** start **

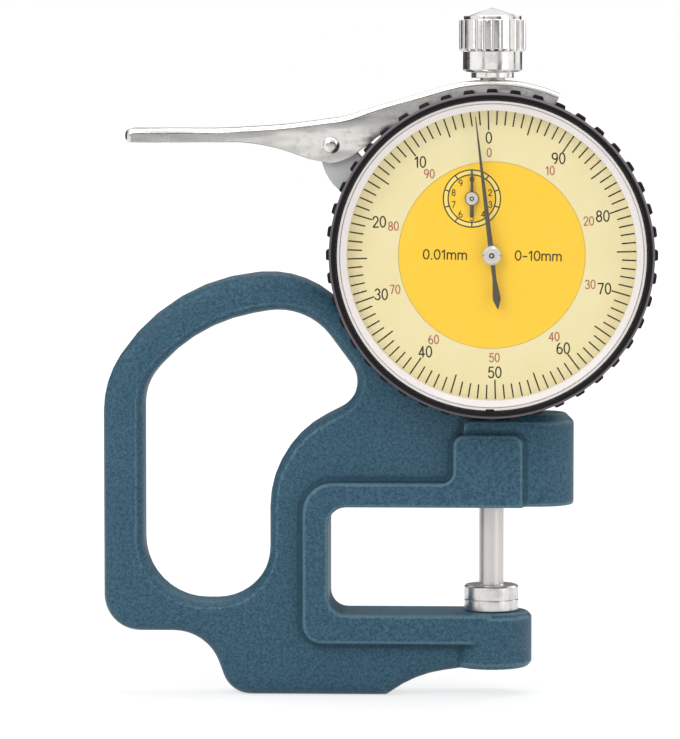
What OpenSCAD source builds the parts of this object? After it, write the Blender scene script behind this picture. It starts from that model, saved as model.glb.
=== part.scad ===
// Dial thickness gauge with a hand grip, a thumb lever and a turning bezel.
// The front of the dial faces -Y and up is +Z.
// The origin is the centre of the anvil face, on the spindle axis.

/* [Measuring] */
// Stroke of the spindle
travel = 10; // [6:0.5:10]
// Depth of the measuring throat behind the spindle axis
throat_depth = 30; // [27:0.5:32]
// Height of the dial centre above the anvil face
dial_z = 64.2; // [63:0.1:66]
// Diameter of the spindle
spindle_d = 4.5; // [4:0.1:5]
// Diameter of the anvil and of the contact disc
contact_d = 10; // [8:0.5:12]
// Height of the contact disc
contact_h = 2.65; // [2:0.05:3.5]
// Height that the anvil stands out of the arm
anvil_h = 2.15; // [1.5:0.05:3]

/* [Frame] */
// Reach of the grip behind the spindle axis
grip_reach = 71.8; // [68:0.5:76]
// Thickness of the grip and web
body_t = 10; // [8:0.5:12]
// Thickness of the jaw that carries the dial
jaw_t = 13.2; // [12:0.2:14]
// Thickness of the raised band round the throat
band_t = 14.6; // [14:0.2:14.8]
// Underside of the upper jaw above the anvil face
jaw_z = 17.5; // [16:0.25:19]
// Length of the upper jaw in front of the spindle axis
jaw_reach = 15.2; // [13:0.2:18]
// Radius of the boss that holds the anvil
boss_r = 7.5; // [6.5:0.1:7.5]

/* [Case and bezel] */
// How far the teeth of the bezel stand out past the case
bezel_lap = 1.9; // [1.6:0.1:2.6]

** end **

**Challenge**.
Every line above should be written out again exactly as it stands.

**Full response**.
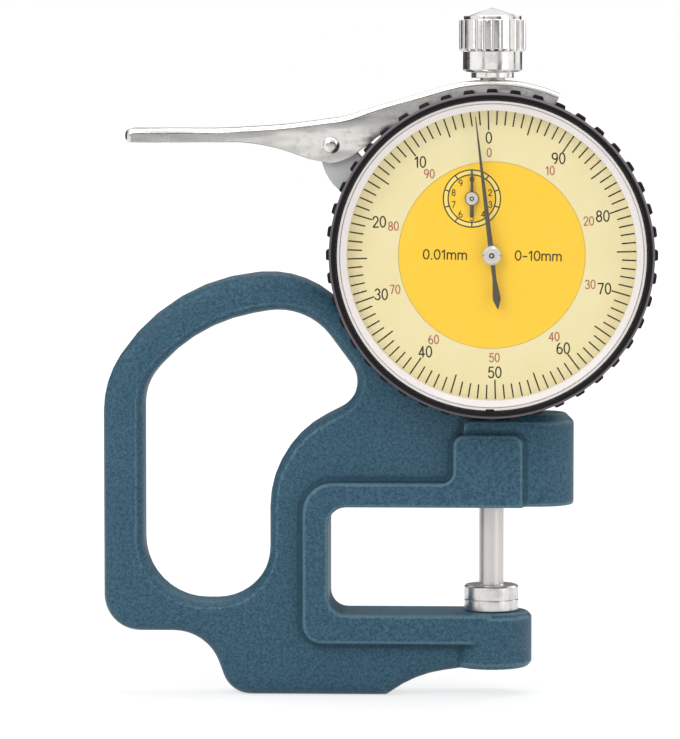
What OpenSCAD source builds the parts of this object? After it, write the Blender scene script behind this picture. It starts from that model, saved as model.glb.
=== part.scad ===
// Dial thickness gauge with a hand grip, a thumb lever and a turning bezel.
// The front of the dial faces -Y and up is +Z.
// The origin is the centre of the anvil face, on the spindle axis.

/* [Measuring] */
// Stroke of the spindle
travel = 10; // [6:0.5:10]
// Depth of the measuring throat behind the spindle axis
throat_depth = 30; // [27:0.5:32]
// Height of the dial centre above the anvil face
dial_z = 64.2; // [63:0.1:66]
// Diameter of the spindle
spindle_d = 4.5; // [4:0.1:5]
// Diameter of the anvil and of the contact disc
contact_d = 10; // [8:0.5:12]
// Height of the contact disc
contact_h = 2.65; // [2:0.05:3.5]
// Height that the anvil stands out of the arm
anvil_h = 2.15; // [1.5:0.05:3]

/* [Frame] */
// Reach of the grip behind the spindle axis
grip_reach = 71.8; // [68:0.5:76]
// Thickness of the grip and web
body_t = 10; // [8:0.5:12]
// Thickness of the jaw that carries the dial
jaw_t = 13.2; // [12:0.2:14]
// Thickness of the raised band round the throat
band_t = 14.6; // [14:0.2:14.8]
// Underside of the upper jaw above the anvil face
jaw_z = 17.5; // [16:0.25:19]
// Length of the upper jaw in front of the spindle axis
jaw_reach = 15.2; // [13:0.2:18]
// Radius of the boss that holds the anvil
boss_r = 7.5; // [6.5:0.1:7.5]

/* [Case and bezel] */
// How far the teeth of the bezel stand out past the case
bezel_lap = 1.9; // [1.6:0.1:2.6]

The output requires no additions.